«Au milieu de l’hiver, j’ai découvert en moi un invincible été»... Au milieu de cette nuit cauchemardesque, de laquelle nous, les Marocains, ne sommes pas encore sortis depuis le 8 septembre, c’est cette si belle et puissante phrase d’Albert Camus qui traduit assurément le mieux l’espoir et la force qui animent les Marocains.
Des drames, nous en avons vécu tous ensemble, et dans les grands malheurs, comme lors de la mort du petit Rayane tombé dans un puits, nous avons trouvé la force de faire bloc dans la solidarité, la foi et l’amour que nous portons à notre pays.
Aujourd’hui, le malheur a de nouveau frappé à notre porte. Les victimes se comptent par milliers.
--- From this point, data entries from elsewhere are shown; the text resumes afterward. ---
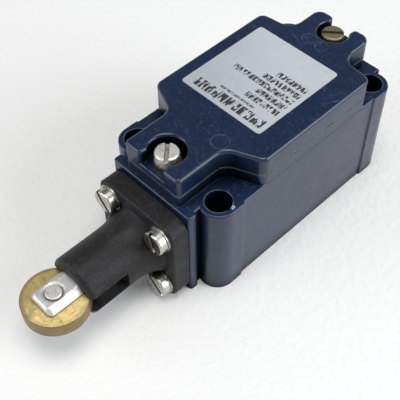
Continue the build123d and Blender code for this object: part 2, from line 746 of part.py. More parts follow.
with BuildPart() as contact_block_top:
    block(BLOCK_X, BLOCK_Y, (AXIS_Z, BLOCK_TOP))
    working_space()
    for side in (-1, 1):
        for pocket_y, plate_y in zip(pockets_y, plates_y):
            pocket_z = (POCKET_FLOOR, BLOCK_TOP + PAST)
            block(POCKET_HALF_X, pocket_y, pocket_z, side * CONTACT_X, Mode.SUBTRACT)
            slot_y = (plate_y[0] - PART_GAP, plate_y[1] + PART_GAP)
            slot_z = (AXIS_Z, POCKET_FLOOR + PAST)
            block(PLATE_HALF_X + PART_GAP, slot_y, slot_z, side * CONTACT_X, Mode.SUBTRACT)
    with BuildSketch(Plane.XY.offset(TERMINAL_TIP - SCREW_TIP_GAP)):
        with Locations(*terminals_xy):
            Circle(M35_R)
    extrude(amount=BLOCK_TOP, mode=Mode.SUBTRACT)
    with BuildSketch(Plane.XY.offset(AXIS_Z)):
        with Locations(*RIVETS):
            Circle(RIVET_R)
    extrude(amount=BLOCK_TOP, mode=Mode.SUBTRACT)
    chamfer(contact_block_top.faces().sort_by(Axis.Z)[-1].outer_wire().edges(), length=BLOCK_CHAMFER)
finish(contact_block_top, "contact_block_top")

with BuildPart() as block_rivets:
    with BuildSketch(Plane.XY.offset(RIVET_FOOT)):
        with Locations(*RIVETS):
            Circle(RIVET_R)
    extrude(amount=BLOCK_TOP - RIVET_FOOT)
    with BuildSketch(Plane.XY.offset(BLOCK_TOP)):
        with Locations(*RIVETS):
            Circle(RIVET_HEAD_R)
    extrude(amount=RIVET_HEAD_H)
finish(block_rivets, "block_rivets")

block_screws = slotted_screws(
    Plane.XY.offset(LUG_TOP),
    BLOCK_SCREWS,
    BLOCK_SCREW_HEAD,
    (M3_R, LUG_TOP - BLOCK_THREAD_END - SCREW_TIP_GAP),
    BLOCK_SCREW_SLOT,
    BLOCK_SCREW_ANGLES,
)
finish(block_screws, "block_screws")

with BuildPart() as contact_carrier:
    block(CARRIER_HALF, CARRIER_Y, (AXIS_Z - CARRIER_HALF, AXIS_Z + CARRIER_HALF))
    chamfer(contact_carrier.faces().sort_by(Axis.Y)[0].edges(), length=CARRIER_CHAMFER)
    for window_y in (NC_WINDOW, NO_WINDOW):
        window_z = (AXIS_Z - WINDOW_HALF_H, AXIS_Z + WINDOW_HALF_H)
        block(2 * CARRIER_HALF, window_y, window_z, mode=Mode.SUBTRACT)
finish(contact_carrier, "contact_carrier")

with BuildPart() as contact_bridges:
    for bridge_y in bridges_y:
        block(BRIDGE_X, bridge_y, (AXIS_Z - BRIDGE_HALF_H, AXIS_Z + BRIDGE_HALF_H))
finish(contact_bridges, "contact_bridges")

tip_xz = [(side * CONTACT_X, AXIS_Z) for side in (-1, 1)]


def contact_tips(front_faces):
    """Round silver tips, two on each plane given by the tips' front face."""
    with BuildPart() as tips:
        for y in front_faces:
            with BuildSketch(toward_rear(y)):
                with Locations(*tip_xz):
                    Circle(TIP_R)
            extrude(amount=TIP_T)
    return tips


bridge_tips = contact_tips([NC_WINDOW[0] - TIP_T, NO_WINDOW[1]])
finish(bridge_tips, "bridge_tips")
fixed_tips = contact_tips([nc_plate_rear, no_plate_front - TIP_T])
finish(fixed_tips, "fixed_contact_tips")

with BuildPart() as fixed_contacts:
    for side in (-1, 1):
        for plate_y, tab_y in zip(plates_y, tabs_y):
            plate_z = (AXIS_Z - BRIDGE_HALF_H, POCKET_FLOOR + PLATE_T)
            tab_z = (POCKET_FLOOR, POCKET_FLOOR + PLATE_T)
            block(PLATE_HALF_X, plate_y, plate_z, side * CONTACT_X)
            block(PLATE_HALF_X, tab_y, tab_z, side * CONTACT_X)
    with BuildSketch(Plane.XY.offset(POCKET_FLOOR)):
        with Locations(*terminals_xy):
            Circle(M35_R)
    extrude(amount=PLATE_T, mode=Mode.SUBTRACT)
finish(fixed_contacts, "fixed_contacts")


def wire_clamps(z, places):
    """Flat square clamp washers under terminal screws."""
    with BuildPart() as clamps:
        with BuildSketch(Plane.XY.offset(z)):
            with Locations(*places):
                RectangleRounded(2 * CLAMP_HALF_X, 2 * CLAMP_HALF_Y, CLAMP_ROUND)
                Circle(M35_R, mode=Mode.SUBTRACT)
        extrude(amount=CLAMP_T)
    return clamps


def clamp_screws(z, places, tip_z, slot_angles):
    """Short cheese-head screws that hold clamp washers."""
    return slotted_screws(
        Plane.XY.offset(z), places, CLAMP_HEAD, (M35_R, z - tip_z), CLAMP_SLOT, slot_angles
    )


clamp_z = POCKET_FLOOR + PLATE_T
finish(wire_clamps(clamp_z, terminals_xy), "terminal_clamps")
terminal_screws = clamp_screws(clamp_z + CLAMP_T, terminals_xy, TERMINAL_TIP, TERMINAL_ANGLES)
finish(terminal_screws, "terminal_screws")
finish(wire_clamps(EARTH_TOP, [EARTH_XY]), "earth_clamp")
earth_screw = clamp_screws(
    EARTH_TOP + CLAMP_T, [EARTH_XY], EARTH_THREAD_END + SCREW_TIP_GAP, EARTH_ANGLES
)
finish(earth_screw, "earth_screw")

spring_clear = BLOCK_SPRING_WIRE + FIT_GAP
block_spring_start = (0, CARRIER_Y[1] + spring_clear, AXIS_Z)
block_spring_length = BLOCK_SPRING_END - spring_clear - block_spring_start[1]
carrier_spring = coil_spring(
    block_spring_start,
    (0, 1, 0),
    BLOCK_SPRING_R,
    BLOCK_SPRING_WIRE,
    BLOCK_SPRING_TURNS,
    block_spring_length,
)
finish(carrier_spring, "carrier_spring")

bridge_spring_spans = [
    (bridges_y[0][1], NC_WINDOW[1]),
    (NO_WINDOW[0], bridges_y[1][0]),
]
spring_solids = []
for span in bridge_spring_spans:
    start_y = span[0] + spring_clear
    one = coil_spring(
        (0, start_y, AXIS_Z),
        (0, 1, 0),
        BRIDGE_SPRING_R,
        BLOCK_SPRING_WIRE,
        BRIDGE_SPRING_TURNS,
        span[1] - spring_clear - start_y,
    )
    spring_solids.append(one.part)
bridge_springs = Compound(children=spring_solids, label="bridge_springs")
export_step(bridge_springs, "parts/bridge_springs.step")
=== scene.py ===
import json
import math

import bmesh
import bpy
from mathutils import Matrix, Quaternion, Vector


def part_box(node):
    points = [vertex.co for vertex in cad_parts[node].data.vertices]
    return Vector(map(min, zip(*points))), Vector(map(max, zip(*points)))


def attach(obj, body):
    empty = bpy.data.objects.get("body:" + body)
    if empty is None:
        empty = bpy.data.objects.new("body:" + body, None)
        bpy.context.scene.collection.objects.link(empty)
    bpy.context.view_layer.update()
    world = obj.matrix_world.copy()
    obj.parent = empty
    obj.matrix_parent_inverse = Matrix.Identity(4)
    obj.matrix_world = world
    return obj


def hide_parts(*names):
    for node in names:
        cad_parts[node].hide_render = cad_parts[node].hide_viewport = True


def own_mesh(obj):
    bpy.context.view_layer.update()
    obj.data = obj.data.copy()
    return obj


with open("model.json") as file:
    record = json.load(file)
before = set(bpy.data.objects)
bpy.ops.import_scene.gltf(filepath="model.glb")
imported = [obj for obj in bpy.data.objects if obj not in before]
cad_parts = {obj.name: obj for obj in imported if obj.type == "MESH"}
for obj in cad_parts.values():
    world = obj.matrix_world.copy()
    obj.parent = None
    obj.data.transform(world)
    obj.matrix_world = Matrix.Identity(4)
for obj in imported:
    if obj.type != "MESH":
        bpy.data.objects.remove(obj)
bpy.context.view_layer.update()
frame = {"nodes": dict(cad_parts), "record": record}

# Looks of the roller-plunger limit switch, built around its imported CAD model.
# Blender works in metres; every length named below is in millimetres and is turned to metres by MM.
# Only the places and sizes of the lights and the floor's size are in metres.

MM = 0.001

# Camera: angles in degrees, its place in the part's own frame
CAMERA_AZIMUTH = 45.96
CAMERA_ELEVATION = 51.09
CAMERA_ROLL = -0.60
CAMERA_PLACE = (102.3, -120.8, 187.6)
CAMERA_LENS = 73.15
SENSOR_WIDTH = 36.0

# Round soft lights that look at the part: place, size across, power, colour
WHITE = (1.0, 1.0, 1.0)
COOL_WHITE = (0.90, 0.95, 1.0)
LIGHTS = {
    "soft_top": ((0.09, -0.05, 0.90), 0.55, 5.0, WHITE),
    "soft_side": ((0.80, 0.45, 0.46), 0.80, 8.5, COOL_WHITE),
    "soft_front": ((-0.50, -0.82, 0.46), 0.80, 4.8, COOL_WHITE),
}

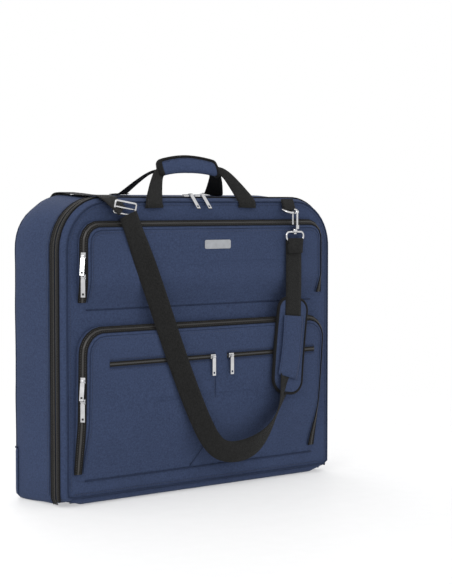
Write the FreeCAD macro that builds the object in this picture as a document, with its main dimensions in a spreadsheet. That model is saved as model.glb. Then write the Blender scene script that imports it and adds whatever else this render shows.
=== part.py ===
"""Garment bag, folded in half and standing on its fold.

A deep rear tray and a shallow front tray share one hinge line along the bottom.
The front tray carries two zipped pockets, the carry handle's grip and the shoulder strap.
Millimetres, +Z up, front face towards -Y, origin in the middle of the base.
"""

import FreeCAD, Part
import math
import os
import Sketcher
from FreeCAD import Rotation, Vector

SIZES = {
    # two trays
    "half_w": 306,
    "tray_high": 526,
    "rear_y": 66,
    "rear_depth": 116,
    "front_y": -52,
    "front_depth": 24,
    "front_low": 8.6,
    "corner_high": 90,
    "corner_low": 25,
    "wall": 3,
    "rear_wall": 4,
    "rim": 9,
    "face_inset": 8,
    "edge_depth": 12,
    "undercut_len": 8,
    "undercut_rise": 9,
    "floor": 9,
    # fold line
    "fold_y": -51,
    "fold_z": 4,
    "fold_r": 3.4,
    "spine_end": 28,
    "spine_flap": 4,
    # boards and linings
    "board_half_w": 280,
    "board_low": 30,
    "board_high": 500,
    "board_r": 60,
    "board_thick": 1.6,
    "gap": 0.2,
    "flap_half_w": 284,
    "flap_part": 0.5,
    "flap_low": 24,
    "flap_high": 496,
    "flap_r": 30,
    "flap_back": 6,
    "flap_thick": 1,
    # flat pieces inside the rear tray
    "inside_back": 4,
    "inside_low": 88,
    "inside_high": 376,
    "mesh_left": 50,
    "mesh_right": 235,
    "mesh_thick": 2,
    "inner_zip_left": -223,
    "inner_zip_right": -56,
    "inner_zip_thick": 3,
    "panel_r": 6,
    "band_half_w": 240,
    "band_low": 410,
    "band_high": 435,
    "buckle_half_w": 20,
    "buckle_rim": 6,
    "buckle_thick": 4,
    # zipper tapes and piping
    "tape_w": 14,
    "tape_thick": 1.4,
    "tape_low": 22,
    "pipe_w": 4,
    "pipe_thick": 2,
    # rear kick guard
    "guard_high": 92,
    "guard_depth": 45,
    "guard_thick": 3,
    # upper pocket
    "upper_half_w": 277,
    "upper_low": 334,
    "upper_high": 486,
    "upper_r": 36,
    "upper_thick": 17,
    # lower pocket
    "lower_half_w": 281,
    "lower_low": 42,
    "lower_high": 306,
    "lower_r": 45,
    "lower_thick": 20,
    "pocket_low_r": 14,
    "bevel_in": 12,
    "bevel_deep": 14,
    "zip_thick": 1.2,
    # small pockets on the lower pocket
    "small_zip_low": 236,
    "small_zip_high": 248,
    "small_left_a": -226,
    "small_left_b": 5,
    "small_right_a": 33,
    "small_right_b": 246,
    # blank badge
    "badge_x": 13,
    "badge_z": 443,
    "badge_half_w": 30,
    "badge_half_h": 11,
    # zipper sliders and their pulls
    "bar_r": 1,
    "eye_r": 1.06,
    "eye_out": 2,
    "eye_w": 4,
    "cheek": 1.2,
    "cheek_in": 2.4,
    "cheek_half": 1.6,
    "cheek_deep": 3.6,
    "bar_end": 3.4,
    "slide_w": 8,
    "slide_len": 11,
    "slide_thick": 3,
    "bar_out": 5,
    "pull_w": 7.5,
    "pull_thick": 1.6,
    "pull_len": 34,
    "pull_hole": 3.6,
    "pull_top": 1.8,
    "window_up": 3.2,
    "neck_len": 3,
    "neck_low": 3.4,
    "notch": 2.2,
    # main zipper sliders
    "main_left_x": -27,
    "main_right_x": -1,
    "main_bar_y": -68,
    "main_bar_z": 532,
    "main_arm": 21,
    "arm_start": 2.6,
    "arm_thick": 1.8,
    "arm_low": 1.4,
    "base_drop": 4.4,
    # carry handles
    "handle_x": -12,
    "foot_out": 129,
    "foot_in": 84,
    "grip_half": 70,
    "leg_in": 62,
    "leg_out": 77,
    "strip_h": 26,
    "handle_thick": 3,
    "front_foot_y": -83,
    "front_foot_z": 513,
    "front_reach": 88,
    "rear_foot_y": 22,
    "rear_foot_z": 528.4,
    "rear_reach": 76,
    "grip_thick": 12,
    "grip_low": 57,
    "grip_high": 92,
    # strap webbing
    "web_w": 38,
    "web_thick": 2,
    "strap_x": -214,
    "strap_top_z": 528.4,
    "run_back_y": 82,
    "run_back_z": 509,
    "run_front_y": -89,
    "run_front_z": 516,
    "run_out": 1.4,
    "adjuster_x": -191,
    "adjuster_y": -92.5,
    "adjuster_z": 508,
    "adjuster_half_w": 23,
    "adjuster_half_h": 11,
    "adjuster_thick": 3,
    "wire": 3.2,
    # shoulder pad
    "pad_x": 179,
    "pad_z": 252,
    "pad_half_w": 35,
    "pad_half_len": 86,
    "pad_thick": 5,
    "pad_r": 26,
    "sleeve_half_w": 23,
    "sleeve_half_len": 59,
    "sleeve_thick": 1.4,
    # ring and snap hook sets
    "ring_wire": 2,
    "ring_r": 17,
    "tab_w": 28,
    "tab_front": 3.3,
    "tab_back": 7,
    "tab_high": 12,
    "tab_low": 3.4,
    "hook_r": 6,
    "hook_wire": 2.2,
    "hook_y": -16,
    "hook_z": -6.2,
    "base_z": -35.3,
    "base_h": 7,
    "base_half": 7.8,
    "pin_r": 2,
    "head_r": 3.4,
    "tip_len": 2.6,
    "gate_r": 1.8,
    "gate_gap": 1.3,
    "boss_r": 5,
    "loop_rim": 3,
    "hook_base_w": 7,
    "pin_hole": 2.06,
    "pin_low": -43.8,
    "loop_low": -58.3,
    "loop_high": -36.8,
    "loop_half_w": 23,
    "front_ring_x": 192,
    "front_ring_y": -86,
    "front_ring_z": 504,
    "rear_ring_x": -214,
    "rear_ring_y": 74,
    "rear_ring_z": 445,
    # stowed hanging hook
    "hang_x": 0,
    "hang_y": -53,
    "hang_z": 505,
    "hang_wire": 2.4,
    "hang_r": 14,
    "hang_drop": 76,
    "hang_shank": 30,
    "link_r": 3.4,
    "link_wire": 1.1,
    "hang_tag": 20,
}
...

Mais un malheur n’arrivant jamais seul, précise un funeste adage, il se fait que les très nombreuses familles touchées par le séisme étaient déjà frappées du sceau de la pauvreté. Elles n’avaient presque rien, elles ont aujourd’hui perdu non seulement le peu qu’elles avaient, mais aussi, encore pire, ceux qui leur étaient chers.
Les images qui circulent sont bouleversantes, et chez nous qui avons eu la chance de ne ressentir que quelques secousses sans autres dégâts, le sentiment de culpabilité s’invite sans crier gare. Nous avons vécu une même catastrophe naturelle, mais nos lendemains n’ont pas été les mêmes. Nous avons la chance de dormir sous un toit encore solide, dans notre lit, à côté de nos proches, quand nos concitoyens, eux, ont basculé dans l’horreur.
Que faire de ce sentiment d’impuissance qui nous gagne à chaque minute? Assurément en étant dans l’action et en aidant, par tous les moyens possibles. En se tenant prêt à répondre à tous les appels qui nous sont et seront lancés: dons de sang, de vêtements, de couvertures, de vivres et bien sûr, pour ceux qui le peuvent, d’argent.
Il est impératif que ces villages, qui pour certains ont quasiment été rayés de la carte, soient reconstruits avant l’hiver, que les populations soient relogées. On ne sait que trop bien à quel point ces populations souffrent de l’enclavement de leurs villages, à quel point l’arrivée de l’hiver est une épreuve terrible que peinent chaque année à surmonter ces villageois… Le Maroc joue aujourd’hui une véritable course contre la montre, pour sauver les victimes encore enfouies sous les décombres, mais aussi pour reconstruire une partie du pays en un temps record.
Ce terrible drame qui nous frappe a, somme toute, remis quelques pendules à l’heure, celles du monde rural, en rétablissant certaines vérités et priorités. Nous ne sommes pas tous égaux dans notre course au développement et à la modernité.
Loin de la ligne d’arrivée, il y a ceux qui sont encore à la traîne et ne vivent pas sur le même fuseau horaire que nous, voire pas dans le même monde du tout. On sait qu’ils sont là, mais dans un monde parallèle. Ils sont le Maroc profond, authentique, immuable… Ils incarnent encore ces valeurs dont on est si fiers et qui font notre identité: la gentillesse, la générosité, l’hospitalité… Ils sont cette carte postale si belle du Maroc que tout le monde aime et vers lequel volent depuis quelques jours tant de messages de soutien.
Pourtant, une fois que les dernières victimes auront été retrouvées, une fois que les ruines auront été déblayées, que les larmes auront été essuyées, il faudra alors refaire du désenclavement une priorité, car au milieu de ce drame, le dénuement, le manque de tout, l’absence d’infrastructures se sont aussi dévoilés dans toute leur horreur. A en croire les scientifiques, des catastrophes naturelles, nous serons malheureusement amenés à en vivre de plus en plus. Il est donc impératif, aujourd’hui plus qu’hier et moins que demain, de réfléchir la protection de notre société dans son intégralité, ne serait-ce qu’en termes de normes d’habitation et d’infrastructures de base.